MovableBlog: Letters From Home
November 24, 2004
The chances of my doing a podcast, which, as I understand it, is posting audio of people talking, are pretty slim. I've listened to a few podcasts, and finished listening to only a handful of those. As a podcast consumer and producer, then, I admit to not really understanding the big deal, but then again, I don't really get the big deal about talk shows in general. That's what podcasts are, and that's fine. Lots of people like talk shows, but I'm not a big fan.

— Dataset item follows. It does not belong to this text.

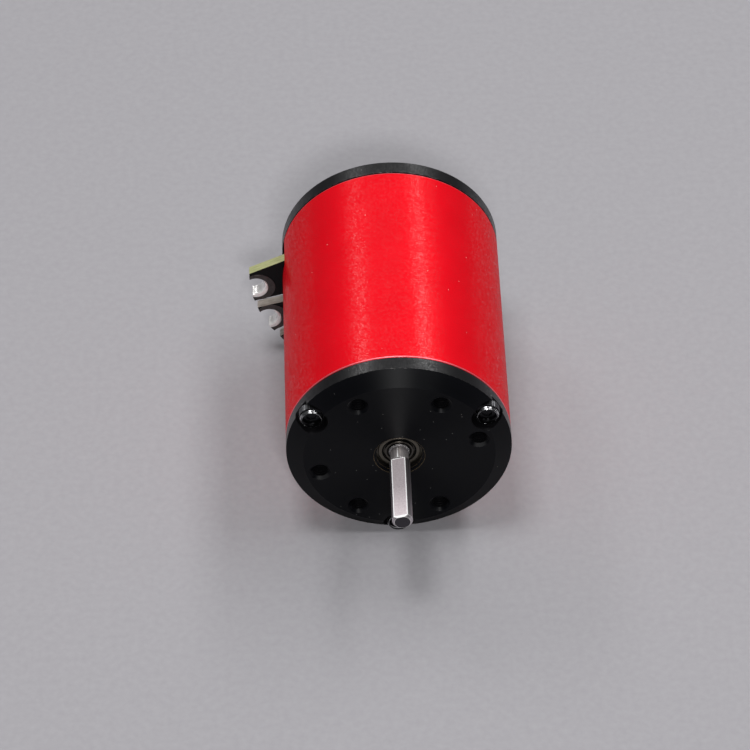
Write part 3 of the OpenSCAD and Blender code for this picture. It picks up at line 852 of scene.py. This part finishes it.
end_highlight = above(tree, off_middle, HIGHLIGHT_ALONG_MM * MM)
flat_edge_highlight = maths(tree, "MAXIMUM", side_highlight, end_highlight)
flat_tone = mixed(tree, flat_edge_highlight, milled_tone, (1.0, 1.0, 1.0, 1))
tree.links.new(flat_tone, shader.inputs["Base Color"])
metal_share = maths(tree, "MULTIPLY_ADD", flat_edge_highlight, HIGHLIGHT_METALLIC - FLAT_METALLIC, FLAT_METALLIC)
tree.links.new(metal_share, shader.inputs["Metallic"])
bumped(tree, shader, grained.outputs["Fac"], 0.010)

# The shaft's broken edges are painted near white: a painted highlight
edge_painted_highlight = toned(
    "edge painted highlight", (1.0, 0.98, 0.97), (0.8, 0.77, 0.76), (0.4, 0.4, 0.4), 0.002,
    Metallic=0.25, Roughness=0.4,
)
shaft_ground = eased_copy(
    "shaft", 0.09, ground_steel, "rotor", edge_material=edge_painted_highlight
)
RELIEF_FRONT_MM = -1.8
RELIEF_REAR_MM = 1.5


def in_relief(centre, normal):
    """Whether a face is on the round of the grinding relief."""
    return RELIEF_FRONT_MM < centre.y < RELIEF_REAR_MM and abs(normal.y) < 0.5


finish_faces(shaft_ground, relieved_steel, in_relief)
finish_faces(shaft_ground, milled_flat, lambda centre, normal: normal.dot(flat_facing) > 0.9995)
finish_faces(shaft_ground, cut_end, lambda centre, normal: normal.y < -0.999)

# Rotor. A nickel-plated ring magnet on the shaft, bound with carbon fibre against bursting,
# between two brass rings that are drilled to balance it. A shim and a spacer set its place.
nickel = toned(
    "nickel plate", (0.50, 0.48, 0.44), (0.38, 0.36, 0.33), (0.8, 0.8, 0.8), 0.004,
    Metallic=1.0, Roughness=0.28,
)
turned_brass = turned(
    "turned brass", (0.62, 0.44, 0.17), (0.46, 0.31, 0.11), 0.08, 0.004,
    Metallic=1.0, Roughness=0.3,
)[0]


def banded(name, deep, pale, pitch_mm, depth_mm, **shader_values):
    """A material with fine bands across the shaft's axis, such as windings or stacked sheets."""
    material, tree, shader = new_material(name, **shader_values)
    place = node(tree, "ShaderNodeTexCoord").outputs["Object"]
    along = node(tree, "ShaderNodeSeparateXYZ", {0: place}).outputs["Y"]
    along_mm = maths(tree, "MULTIPLY", along, 1.0 / MM)
    bands = use_group(tree, lathe_lines, Distance_mm=along_mm, Pitch_mm=pitch_mm)
    tone = mixed(tree, bands.outputs["Height"], (*deep, 1), (*pale, 1))
    tree.links.new(tone, shader.inputs["Base Color"])
    bumped(tree, shader, bands.outputs["Height"], depth_mm)
    return material


carbon_wound = banded(
    "wound carbon fibre", (0.006, 0.006, 0.007), (0.035, 0.035, 0.038), 0.22, 0.02,
    Roughness=0.34, Coat_Weight=0.5,
)
eased_copy("rotor_magnet", 0.1, nickel, "rotor")
eased_copy("magnet_sleeve", 0.03, carbon_wound, "rotor")
eased_copy("front_balance_ring", 0.08, turned_brass, "rotor")
eased_copy("rear_balance_ring", 0.08, turned_brass, "rotor")
eased_copy("rear_spacer", 0.05, turned_brass, "rotor")
painted(spring_steel, "front_shim")

# Stator. Half-millimetre steel laminations with six teeth, lined with film in the slots, and a
# moulded nylon end piece over each end of the stack.
laminated = banded(
    "laminated steel", (0.10, 0.10, 0.115), (0.26, 0.26, 0.28), 0.5, 0.05,
    Metallic=0.8, Roughness=0.42,
)
slot_film = toned(
    "slot film", (0.72, 0.66, 0.46), (0.60, 0.53, 0.34), (2.0, 2.0, 2.0), 0.004, Roughness=0.4
)
moulded_nylon = toned(
    "moulded nylon", (0.020, 0.022, 0.021), (0.012, 0.013, 0.013), (0.7, 0.7, 0.7), 0.012,
    Roughness=0.5,
)
eased_copy("stator_stack", 0.04, laminated, "housing")
painted(slot_film, "slot_liners")
eased_copy("front_insulator", 0.08, moulded_nylon, "housing")
eased_copy("rear_insulator", 0.08, moulded_nylon, "housing")

# Coils. Enamelled copper wire wound in three layers round each tooth, two opposite teeth to a
# phase. The end of each phase runs straight back to the terminal board.
TOOTH_ANGLE = 206
TOOTH_PITCH = 60
COIL_LOW_MM = 8.25
END_PIECES_MM = 1.9
WIRE_LAYERS = 3
stack_low, stack_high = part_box("stator_stack")
coil_middle_mm = (stack_low.y + stack_high.y) / 2 / MM
coil_inner_length_mm = (stack_high.y - stack_low.y) / MM + END_PIECES_MM
coil_tree, given, out = geometry_tree(
    "coil turns",
    {
        "Wire": 0.6 * MM,
        "Turns": 4,
        "Turn Pitch": 0.66 * MM,
        "Layer Pitch": 0.56 * MM,
        "Inner Width": 4.56 * MM,
        "Inner Length": 25.9 * MM,
        "Inner Corner": 0.5 * MM,
        "Material": None,
    },
)
half_wire = maths(coil_tree, "MULTIPLY", given["Wire"], 0.5)
wire_round = node(
    coil_tree,
    "GeometryNodeCurvePrimitiveCircle",
    {"Resolution": 8, "Radius": half_wire},
)

# Every other layer has a turn less, and lies in the grooves of the one under it
layers = []
for layer in range(WIRE_LAYERS):
    in_grooves = layer % 2
    layer_height = maths(coil_tree, "MULTIPLY", given["Layer Pitch"], float(layer))
    outward = maths(coil_tree, "ADD", half_wire, layer_height)
    both_sides = maths(coil_tree, "MULTIPLY", outward, 2.0)
    loop = node(
        coil_tree,
        "GeometryNodeCurvePrimitiveQuadrilateral",
        {
            "Width": maths(coil_tree, "ADD", given["Inner Width"], both_sides),
            "Height": maths(coil_tree, "ADD", given["Inner Length"], both_sides),
        },
    )
    rounded = node(
        coil_tree,
        "GeometryNodeFilletCurve",
        {
            "Curve": loop.outputs[0],
            "Count": 4,
            "Radius": maths(coil_tree, "ADD", given["Inner Corner"], outward),
        },
        mode="POLY",
    )
    turn = node(
        coil_tree,
        "GeometryNodeCurveToMesh",
        {"Curve": rounded.outputs[0], "Profile Curve": wire_round.outputs[0]},
    )
    shift = maths(coil_tree, "MULTIPLY", given["Turn Pitch"], 0.5 * in_grooves)
    heights = node(
        coil_tree,
        "GeometryNodeMeshLine",
        {
            "Count": maths(coil_tree, "SUBTRACT", given["Turns"], float(in_grooves)),
            "Start Location": vector(coil_tree, z=maths(coil_tree, "ADD", half_wire, shift)),
            "Offset": vector(coil_tree, z=given["Turn Pitch"]),
        },
    )
    wound = node(
        coil_tree,
        "GeometryNodeInstanceOnPoints",
        {"Points": heights.outputs[0], "Instance": turn.outputs[0]},
    )
    layers.append(wound.outputs[0])
seat = node(coil_tree, "GeometryNodeInputPosition")
outward_from_axis = node(
    coil_tree, "ShaderNodeVectorMath", {0: seat.outputs[0], 1: (1, 0, 1)}, operation="MULTIPLY"
)
along_tooth = node(
    coil_tree,
    "FunctionNodeAlignRotationToVector",
    {"Vector": outward_from_axis.outputs[0]},
    axis="Z",
    pivot_axis="Y",
)
coils = node(
    coil_tree,
    "GeometryNodeInstanceOnPoints",
    {
        "Points": given["Geometry"],
        "Instance": joined(coil_tree, *layers),
        "Rotation": along_tooth.outputs[0],
    },
)
close_tree(coil_tree, out, coils.outputs[0], given["Material"])

enamelled_copper = toned(
    "enamelled copper", (0.62, 0.22, 0.07), (0.42, 0.12, 0.035), (0.5, 0.5, 0.5), 0.003,
    Metallic=1.0, Roughness=0.3, Coat_Weight=0.6, Coat_Roughness=0.15,
)
for step, phase in enumerate("abc"):
    tooth = TOOTH_ANGLE + TOOTH_PITCH * step
    windings = grown(
        f"phase_{phase}_windings",
        coil_tree,
        on_circle(COIL_LOW_MM, (tooth, tooth + 180), coil_middle_mm),
        {"Inner Length": coil_inner_length_mm * MM, "Material": enamelled_copper},
    )
    windings.data.shade_smooth()
    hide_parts(f"coils_phase_{phase}")
    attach(windings, "housing")
painted(enamelled_copper, "phase_leads")

# Terminal board. Glass laminate with a black mask on both faces, cut into three tabs. Each tab
# has a plated notch with a pad on both faces and bright solder along its lower side.
black_mask = toned(
    "black solder mask", (0.004, 0.0035, 0.004), (0.002, 0.002, 0.002), (0.5, 0.5, 0.5), 0.004,
    Roughness=0.35, Specular_IOR_Level=0.15,
)
laminate = toned(
    "glass laminate", (0.56, 0.55, 0.30), (0.16, 0.20, 0.05), (1.6, 0.16, 1.6), 0.02, Roughness=0.6
)
tinned = toned(
    "tinned copper", (0.15, 0.135, 0.13), (0.07, 0.062, 0.06), (0.45, 0.45, 0.45), 0.006,
    Metallic=1.0, Roughness=0.42,
)
solder = toned(
    "bright solder", (1.0, 0.98, 0.96), (0.82, 0.80, 0.79), (0.8, 0.8, 0.8), 0.16,
    Metallic=0.4, Roughness=0.24,
)
board = eased_copy("terminal_board", 0.05, laminate, "housing")
finish_faces(board, black_mask, lambda centre, normal: abs(normal.y) > 0.9)

# The two lower tabs' upper edges, which are walls of the slots, are streaked dark brown to pale
TAB_PITCH = 18.9
slot_angles = [math.radians(TOOTH_ANGLE + side * TAB_PITCH / 2) for side in (-1, 1)]
slot_walls = [Vector((math.sin(angle), 0, -math.cos(angle))) for angle in slot_angles]
streaked_slot_walls = toned(
    "streaked slot laminate", (0.66, 0.60, 0.55), (0.13, 0.09, 0.06), (1.2, 0.22, 1.2), 0.03,
    Roughness=0.45,
)
finish_faces(
    board,
    streaked_slot_walls,
    lambda centre, normal: any(normal.dot(wall) > 0.999 for wall in slot_walls),
)
eased_copy("tab_pads", 0.02, tinned, "housing")


def flowed_copy(cad_node, name):
    """Soldered joints as one skin that molten metal has drawn round."""
    piece = eased_copy(cad_node, 0.05, solder, "housing")
    piece.modifiers.clear()
    skin = piece.modifiers.new("skin", "REMESH")
    skin.mode = "VOXEL"
    skin.voxel_size = 0.07 * MM
    skin.use_smooth_shade = True
    drawn = piece.modifiers.new("drawn round", "SMOOTH")
    drawn.factor = 0.5
    drawn.iterations = 26
    bpy.context.view_layer.update()
    evaluated = piece.evaluated_get(bpy.context.evaluated_depsgraph_get())
    mesh = bpy.data.meshes.new_from_object(evaluated)
    mesh.name = name
    piece.modifiers.clear()
    piece.data = mesh
    piece.name = name


flowed_copy("tab_solder", "tab_solder_joints")
flowed_copy("lead_solder", "lead_solder_joints")
painted(spring_steel, "board_screws")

As a cultural phenomenon, then, I think I get it, and it's a big deal, because for the price of a computer, a microphone, and an Internet connection, anybody who wants a talk show can have one. That's a lot less than having to ask for a broadcast license (are the days of podcasting licenses near?), setting up a radio station, and so on. The interesting part about podcasting is you don't really need a "pod" (or personal audio player) to listen in. As long as you have a computer with audio (who doesn't?) and an audio player, then you can consume podcasts. You could almost say that pods don't belong in podcasting. 10 points if you got the movie reference.
I am most excited not about people having their own talk shows, but people using podcasting to talk to their friends and family, using them as "letters from home". That phrase comes to me from DJ Shadow's "Letter From Home (Track 1)" and DJ Shadow's "Letter From Home (Track 14)", the first and last tracks of his excellent album The Private Press. (His first album, Endtroducing.... which combined thousands of samples to create an instrumental hip-hop album, is far and away my favourite of all time.) In both the "Letter From Home" tracks, DJ Shadow plays some found art, recordings people have made of themselves speaking to their family members and other assorted loved ones. The first one is a woman talking about how she had difficulty setting up her recorder and how her trip went, and the second is from a man talking about how hot it is and a woman talking about her vacation and plans to return.
I was once instant messaging with a friend whose phone number I didn't have, and felt silly asking for it, since we talked most of the time via IM anyway. She had audioblogged at one point, possibly about a rant she had, I forget. I called up the weblog entry that she posted her audioblog to, and just listened. Not for content, but to hear her voice. Blogging is great—no, really—but it's not really the unedited voice of an individual, at least not literally. Podcasting is the real unedited voice of an individual. It's terribly exciting to hear the voices of people whom I mostly know through print. I'm sure this will wear off, but it's exciting to hear the famous-to-me people speak in my living room, such as my living room is.
In the longer run, voice over IP is probably a bigger deal than podcasting, because with voice over IP, you can at least have a conversation. But podcasting is revolutionary in that, just as blogging did, it lengthens the tail. In other words, the big deal is no longer that some people can do it, but that pretty much everybody can. As a non-consumer non-producer of podcasts, I can at least appreciate them for that.